61 days until England open their Euro 2012 campaign against France and there is yet no word on who will be leading the Three Lions on their excursion to Poland and the Ukraine. With no manager in the dugout following the departure of Fabio Capello and Stuart Pearce taking care of the scouting due diligence, preparations for the tournament are currently shrouded in mystery. One of the burning issues facing Pearce, should the FA hand him the reins, is to decide upon a squad that will undoubtedly see Wayne Rooney’s name scribbled under in the forwards section despite him missing the first two Group D games due to suspension.
Who will spearhead the England attack at the Euro’s is open to debate. The usual discourse over who should lead the line has began to intensify as the big kick off draws ever closer and the leading candidates step up their games in the hope of earning a seat on the plane. It’s an unenviable task that rest on Pearce’s shoulders.

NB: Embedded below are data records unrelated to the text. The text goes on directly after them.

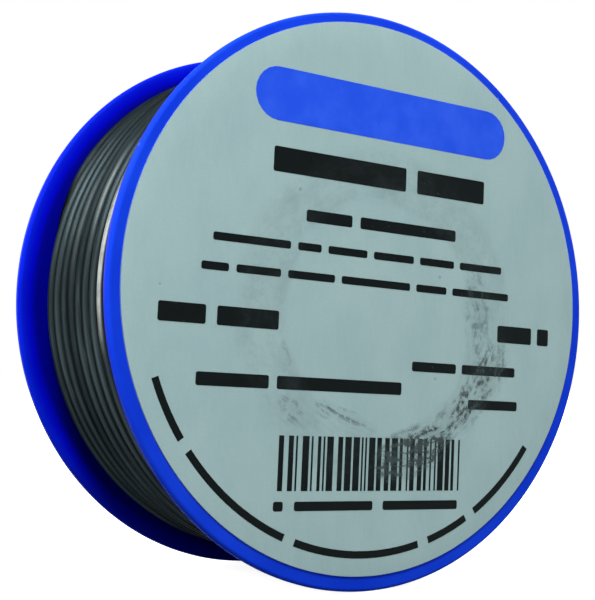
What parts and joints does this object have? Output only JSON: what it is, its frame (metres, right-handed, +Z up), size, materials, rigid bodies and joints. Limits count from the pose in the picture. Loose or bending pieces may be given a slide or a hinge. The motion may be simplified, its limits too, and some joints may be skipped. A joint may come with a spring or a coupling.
{
  "type": "solder wire spool",
  "caption": "Small flanged plastic reel wound with grey soft-solder wire, its front flange covered by a round paper label, standing on its rims.",
  "frame": {"origin": "on the surface the reel stands on, below the middle of its overall box", "axes": "+Z up, +Y along the reel's axis from the labelled front to the rear flange, +X to the right of someone who reads the label"},
  "size_m": [0.064, 0.0266, 0.064],
  "materials": {
    "blue_plastic": "satin-gloss injection-moulded polypropylene, royal blue",
    "solder": "dull to satin tin-lead wire, dark grey with a green-grey cast",
    "label_paper": "coated grey label paper with a faint vertical grain"
  },
  "bodies": {
    "root": {"front_spool_half": "blue_plastic", "rear_spool_half": "blue_plastic", "wire_inner_layers": "solder", "wire_outer_layer": "solder", "front_label": "label_paper"}
  },
  "joints": []
}
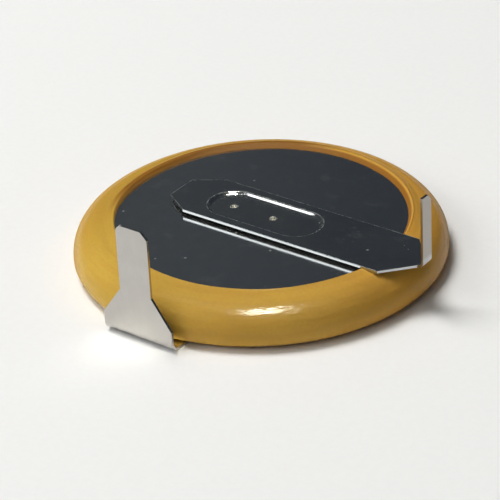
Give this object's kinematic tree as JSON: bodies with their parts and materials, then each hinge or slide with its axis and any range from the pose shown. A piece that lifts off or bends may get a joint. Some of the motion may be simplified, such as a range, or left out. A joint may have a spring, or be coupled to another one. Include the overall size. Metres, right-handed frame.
{
  "type": "lithium coin cell",
  "caption": "Flat round lithium cell in a yellow shrink-on sleeve, with welded solder tabs that end in upright blades a quarter turn apart.",
  "frame": {"origin": "axis of the cell, on the plane of the underside of the positive tab's strip, which is the plane that the cell rests on", "axes": "+Z along the axis of the cell, from the positive pole up to the negative one, which is also the way both blades point; +X towards the blade of the negative tab; -Y towards the blade of the positive tab"},
  "size_m": [0.0209, 0.0209, 0.0066],
  "materials": {
    "can_steel": "nickel-plated steel, drawn, satin",
    "cap_steel": "stainless steel, drawn, satin",
    "gasket_plastic": "moulded polypropylene, natural colour",
    "collector_steel": "punched stainless steel foil",
    "cathode_mass": "pressed manganese dioxide and carbon powder, dull black",
    "separator_fleece": "polypropylene fleece, wet with electrolyte",
    "lithium": "rolled lithium foil, soft and silvery",
    "sleeve_film": "heat-shrunk film, dark yellow, half gloss",
    "tab_steel": "nickel-plated steel strip, bright"
  },
  "bodies": {
    "root": {"positive_can": "can_steel", "negative_cap": "cap_steel", "sealing_gasket": "gasket_plastic", "cathode_collector": "collector_steel", "cathode_pellet": "cathode_mass", "separator": "separator_fleece", "lithium_anode": "lithium", "shrink_sleeve": "sleeve_film", "negative_tab": "tab_steel", "positive_tab": "tab_steel"}
  },
  "joints": []
}
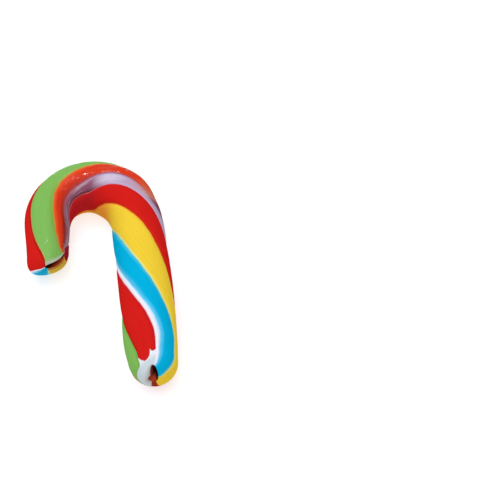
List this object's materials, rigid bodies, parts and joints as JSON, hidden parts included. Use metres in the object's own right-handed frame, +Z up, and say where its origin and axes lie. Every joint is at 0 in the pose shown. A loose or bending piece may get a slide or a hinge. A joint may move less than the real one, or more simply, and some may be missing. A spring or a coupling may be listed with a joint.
{
  "type": "candy cane",
  "caption": "Thick pulled-sugar candy cane lying on its side, with a tight crook, a slow twist of coloured bands and pinched ends.",
  "frame": {"origin": "on the surface it lies on, under the middle of the cane's box", "axes": "+Y along the shaft from the foot to the crown, +Z up out of the surface it lies on, the nose on the -X side"},
  "size_m": [0.0482, 0.0954, 0.0192],
  "materials": {
    "boiled_sugar": "glossy hard boiled sugar in green, orange, lilac, red, yellow, blue and white bands"
  },
  "bodies": {
    "root": {"cane": "boiled_sugar"}
  },
  "joints": []
}
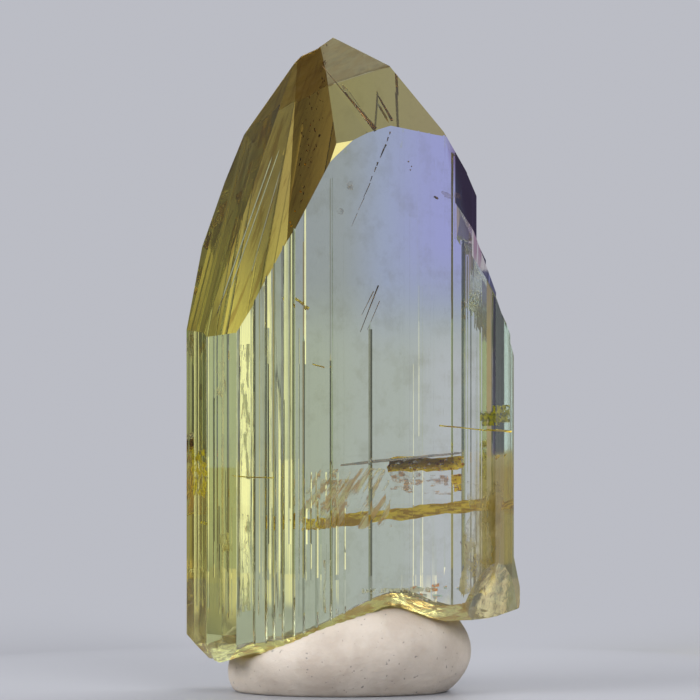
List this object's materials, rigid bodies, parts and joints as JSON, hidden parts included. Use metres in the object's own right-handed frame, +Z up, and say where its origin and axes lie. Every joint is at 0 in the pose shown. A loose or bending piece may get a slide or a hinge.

Aston Villa striker Darren Bent professed his hopes of being the Three Lions’ central striker last week despite being ruled out for the rest of the season with an ankle ligament injury. The 28-year-old, who hasn’t played a Premier League game since mid-February, was Capello’s first choice for much of 2011 scoring three goals in six appearances. But his chances of being selected are looking slim and Rooney absent for the first two games there is a frightening lack of experienced strikers available to England.

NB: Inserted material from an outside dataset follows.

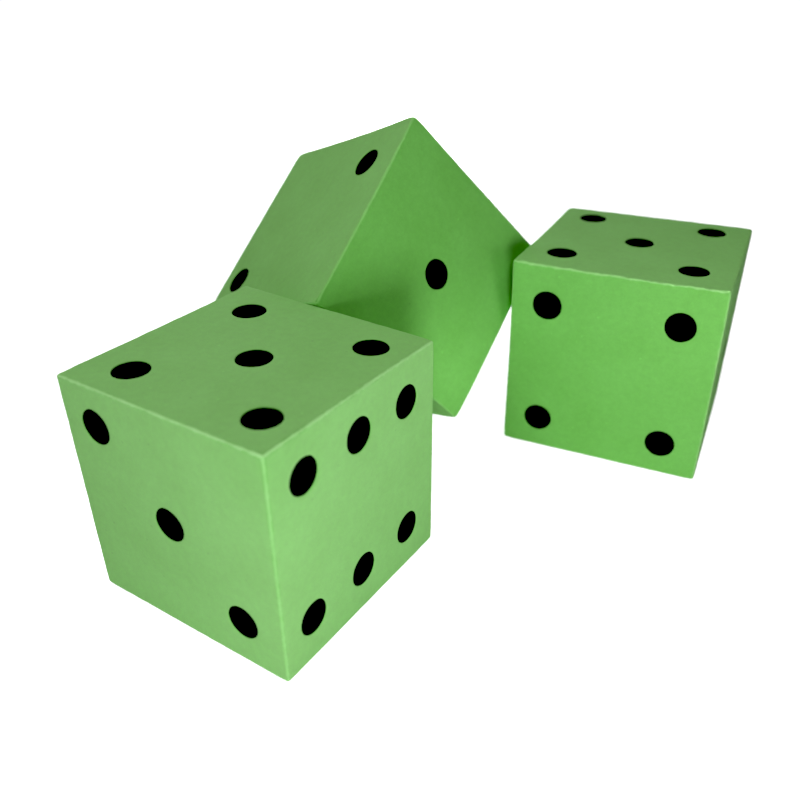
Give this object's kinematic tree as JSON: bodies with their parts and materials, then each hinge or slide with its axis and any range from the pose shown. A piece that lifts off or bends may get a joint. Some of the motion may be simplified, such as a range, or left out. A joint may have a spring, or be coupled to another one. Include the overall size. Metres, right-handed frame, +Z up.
{
  "type": "giant yard dice",
  "caption": "Set of giant foam yard dice at rest after a throw: two standing flat and one leaning between them, each a soft green cube with black inlaid spots.",
  "frame": {"origin": "on the ground, under the middle of the left die", "axes": "+Z up; the left die's edges run along the axes, its three faces the front (-Y), its six faces right (+X) and its five is on top"},
  "size_m": [0.3532, 0.4614, 0.2458],
  "materials": {
    "green_foam": "matte",
    "black_foam": "matte"
  },
  "bodies": {
    "left_die": {"left_die_five_pip_1": "black_foam", "left_die_five_pip_2": "black_foam", "left_die_five_pip_3": "black_foam", "left_die_five_pip_4": "black_foam", "left_die_five_pip_5": "black_foam", "left_die_foam_block": "green_foam", "left_die_four_pip_1": "black_foam", "left_die_four_pip_2": "black_foam", "left_die_four_pip_3": "black_foam", "left_die_four_pip_4": "black_foam", "left_die_one_pip": "black_foam", "left_die_six_pip_row_1": "black_foam", "left_die_six_pip_row_2": "black_foam", "left_die_three_pip_1": "black_foam", "left_die_three_pip_2": "black_foam", "left_die_three_pip_3": "black_foam", "left_die_two_pip_1": "black_foam", "left_die_two_pip_2": "black_foam"},
    "leaning_die": {"leaning_die_five_pip_1": "black_foam", "leaning_die_five_pip_2": "black_foam", "leaning_die_five_pip_3": "black_foam", "leaning_die_five_pip_4": "black_foam", "leaning_die_five_pip_5": "black_foam", "leaning_die_foam_block": "green_foam", "leaning_die_four_pip_1": "black_foam", "leaning_die_four_pip_2": "black_foam", "leaning_die_four_pip_3": "black_foam", "leaning_die_four_pip_4": "black_foam", "leaning_die_one_pip": "black_foam", "leaning_die_six_pip_row_1": "black_foam", "leaning_die_six_pip_row_2": "black_foam", "leaning_die_three_pip_1": "black_foam", "leaning_die_three_pip_2": "black_foam", "leaning_die_three_pip_3": "black_foam", "leaning_die_two_pip_1": "black_foam", "leaning_die_two_pip_2": "black_foam"},
    "right_die": {"right_die_five_pip_1": "black_foam", "right_die_five_pip_2": "black_foam", "right_die_five_pip_3": "black_foam", "right_die_five_pip_4": "black_foam", "right_die_five_pip_5": "black_foam", "right_die_foam_block": "green_foam", "right_die_four_pip_1": "black_foam", "right_die_four_pip_2": "black_foam", "right_die_four_pip_3": "black_foam", "right_die_four_pip_4": "black_foam", "right_die_one_pip": "black_foam", "right_die_six_pip_row_1": "black_foam", "right_die_six_pip_row_2": "black_foam", "right_die_three_pip_1": "black_foam", "right_die_three_pip_2": "black_foam", "right_die_three_pip_3": "black_foam", "right_die_two_pip_1": "black_foam", "right_die_two_pip_2": "black_foam"}
  },
  "joints": [
    {"name": "leaning_die_lift", "type": "slide", "parent": "left_die", "child": "leaning_die", "axis": [0, 0, 1], "range_m": [0, 0.25]},
    {"name": "right_die_quarter_roll", "type": "hinge", "parent": "left_die", "child": "right_die", "pos_m": [0.19447, 0.31245, 0], "axis": [-0.1444, 0.9895, 0], "range_deg": [0, 90]}
  ]
}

The lone front man role can be an intimidating prospect for any uncapped or inexperienced forward especially with Pearce likely to set out his tactical stall in a similar to that of his Italian predecessor.
The last two decades have seen the national side adopt a conventional 4-4-2 faltering at every major international tournament they progressed to. Capello moved to break the mould introducing the 4-3-2-1 model with the emphasis on getting the ball out wide to the wingers whilst also having the option of playing through the middle to the lone striker. It was a formation that carried England through a successful qualifying campaign albeit with Rooney and Bent in tow. Both proved to be ideal for the system when pressed into action.
With the former absent from England’s opening two group games the onus will fall onto the next generation of forwards currently making their transition into the squad. However, despite the excitement over Daniel Sturridge and Danny Welbeck, there is a cause for concern as to whether they have it in them to shoulder the attacking burden at a major international tournament.
For a vast majority of the season both players have operated away from the central striking position for their respective clubs. At Manchester United Welbeck has often been asked to drop deeper in to hole behind Rooney and Javier Hernandez or shift into a wider role similar to the one he took up whilst on loan at Sunderland in the previous campaign. Similarly, Sturridge has made Chelsea’s right hand side his own with a series of impressive displays despite stating his desire to play through the centre – something that has been ignored by Andre Villas-Boas and Stamford Bridge predecessor Roberto Di Matteo.
The first two games are crucial for England and ultimately provide a gauge on how they’ll fare in Poland and Ukraine. Starting with Sturridge or Welbeck whilst Rooney serves his suspension would be a risk I’m sure Pearce would be unwilling to take.
But who else could he possibly turn too? Peter Crouch has scored goals for Stoke this season and his strength in the air and hold up play could be a useful tool. However there would be some apprehension towards whether he could cut it at a major tournament following his underwhelming performances at the 2006 World Cup. There’s also Grant Holt and Danny Graham who have made the step up from Championship to Premier League look easy with Norwich and Swansea respectively. Holt, in particular, has shone during his first ever top-flight campaign scoring 15 goals for the Canaries.
There have been a raft of calls petitioning for the 30-year-old to be handed a chance to prove his international credentials. Afterall he’s second only to Rooney in terms of the highest of scoring Englishman this season. Despite his exploits in front of goal there is the feeling that international football would prove too big of a step as it would for Graham and the recently capped Fraizer Campbell.
Not disparaging against any of the players mentioned above but the lack of striking talent at Pearce’s disposal is quite alarming. Aside from Bent and Rooney I’m struggling to conjure a player that could possibly fill the boots of either player at Euro 2012. Andy Carroll has gone off the boil at Liverpool whilst Bobby Zamora is floundering at QPR. Jermain Defoe remains an option despite a frustrating year at Tottenham that has seen him rack up a handful of starts but still weigh in with 16 goals. Whilst he doesn’t fit the bill of a lone striker his experience and fresh legs from the bench should ensure him a place in the squad.
But where does the lack of frontmen leave England’s prospects in the summer? Without a striker of recognised quality, guiding the Three Lions out of the groups may be a mission too big for Pearce to handle. Welbeck and Sturridge exude promise but their knowledge is lacking when it comes to the international arena. From management to striker, who will spearhead England this summer is anyone’s guess.